Kurz nach neun Uhr startete von der Statue des Josef Ressel (ein gebürtiger Crudimer und Erfinder des Schiffspropellers) der Trachtenumzug. Mit musikalischen Darbietungen und Volkstanz zog man in den Klostergarten, in welchem der Jahrmarkt schon im vollen Gange war. Gut war, dass es in diesem alten Klostergarten alte Obstbäume gibt, denn es war wieder ein sehr heißer Tag mit 30 Grad im Schatten und das ist für die Zuschauer ganz schön anstrengend. In den musikalischen Kurzeinladungen traten alle Gruppen auf, um die Besucher zum Hauptprogramm am Nachmittag einzuladen. Nach dem Mittagessen empfang die Vertreter der Gruppen der Bürgermeister der Stadt, Herr František Pilný. Diese Feststunde wurde in der sehr teuer renovierten Klosterkirche veranstaltet, die zum Museum der Barockkunst umgewandelt wurde. Jeder Vertreter konnte etwas zu seiner Gruppe sagen und bekam von dem Bürgermeister auch kleine Geschenke. Nach der Vorstellung der Egerländer Volkstanzgruppe und des Schicksals der „verbliebenen“ Egerländer sagte der Bürgermeister „Das Schicksal kenne ich sehr gut. Ich weiß auch, dass dieses Schicksal der Deutschen in der tschechischen Bevölkerung nicht sehr  bekannt ist. Ich kenne sogar ein Beispiel einer Gedenkplatte, die an diese Leute erinnert und die nach einer Hausrenovierung verschwand.“  Um 15 Uhr startete dann das Hauptprogramm: in den 90 Minuten wurden die verschiedensten Szenen gezeigt, getanzt und gespielt. Den wohl originellsten Beitrag brachte die finnische Gruppe: ein musikalisches Volkstanzspiel, im welchen die Männer voll betrunkene Gestallten spielten. Mir hat am meisten Freude eine Begegnung bereitet: eine Frau sprach mich an: „Ich bin zum Fest nur wegen ihrer Gruppe gekommen, weil mein Vater aus dem Egerland stammt, aus der Nähe von Podersam.“ So etwas erwärmt das Herz.

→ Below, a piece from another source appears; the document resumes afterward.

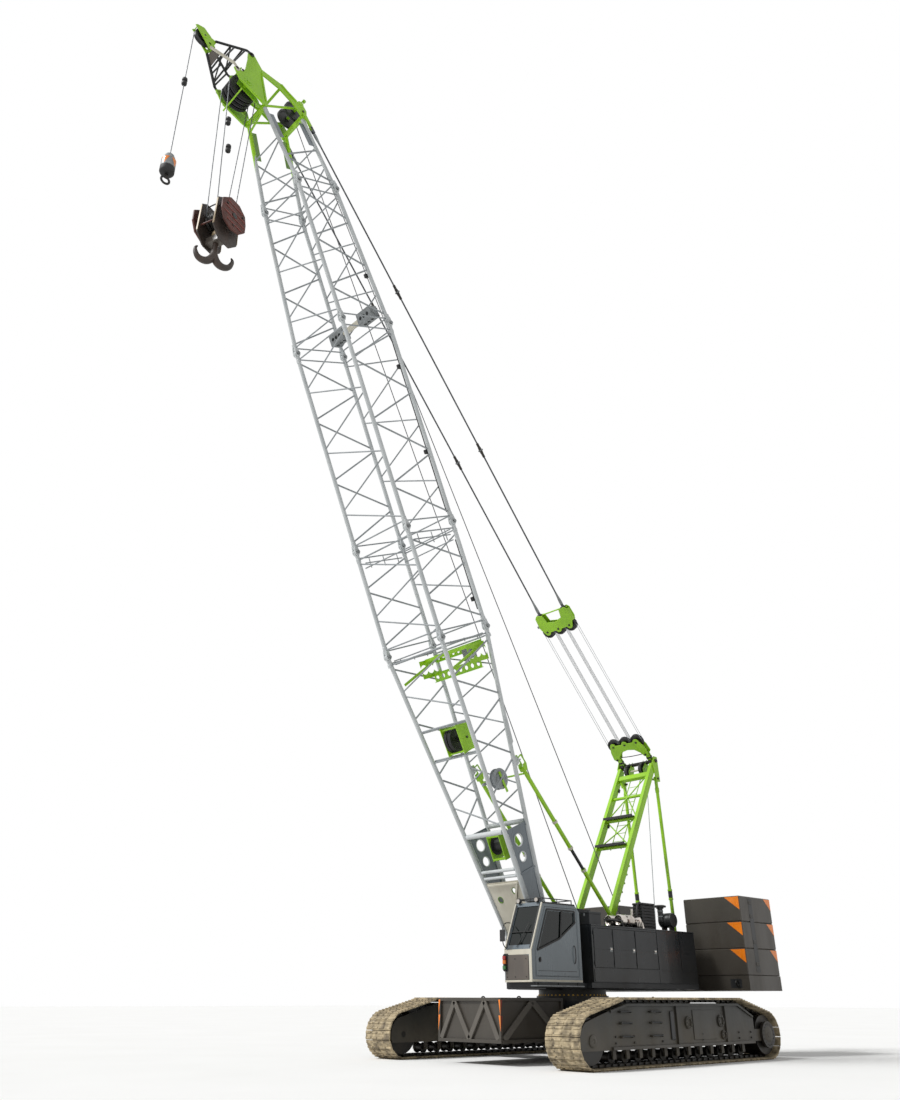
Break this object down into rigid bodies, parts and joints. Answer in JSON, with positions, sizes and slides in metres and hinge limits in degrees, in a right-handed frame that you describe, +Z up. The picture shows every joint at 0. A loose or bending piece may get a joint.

Zither bei der hl. Kommunion….

Den Abschluss des Festes bildete der Gottesdient in der Pfarrkirche Mariä Himmelfahrt auf dem Marktplatz. Bei der hl. Messe spielten wieder mehrere Folkloregruppen. Es ist ein wunderbarer Blick in die Kirchenbänke, die mit so vielen Trachtenträgern besetzt sind. Für den Zitherklang vom Vojtěch Šulko und den Gesang vom Måla Richard wurde der Augenblick ausgewählt, als die hl. Kommunion ausgeteilt wurde. In diese stille Zeit passte das Lied „Kaiserwåld“ wohl am besten. In einer sehr großen Kirche so etwas zu spielen ist schon ein ganz besonderes Erlebnis. Nach dem Gottesdienst spielten die Gruppe noch vor der Kirche und dann hieß es nur: „auf Wiedersehen.“  Ich möchte mich noch einmal für die Einladung und Gastfreundschaft bedanken: es war für unsere ganze Gruppe ein super Erlebnis und vor allem: wir haben das Egerländer Volkstum wieder vor hunderten von Menschen präsentieren können.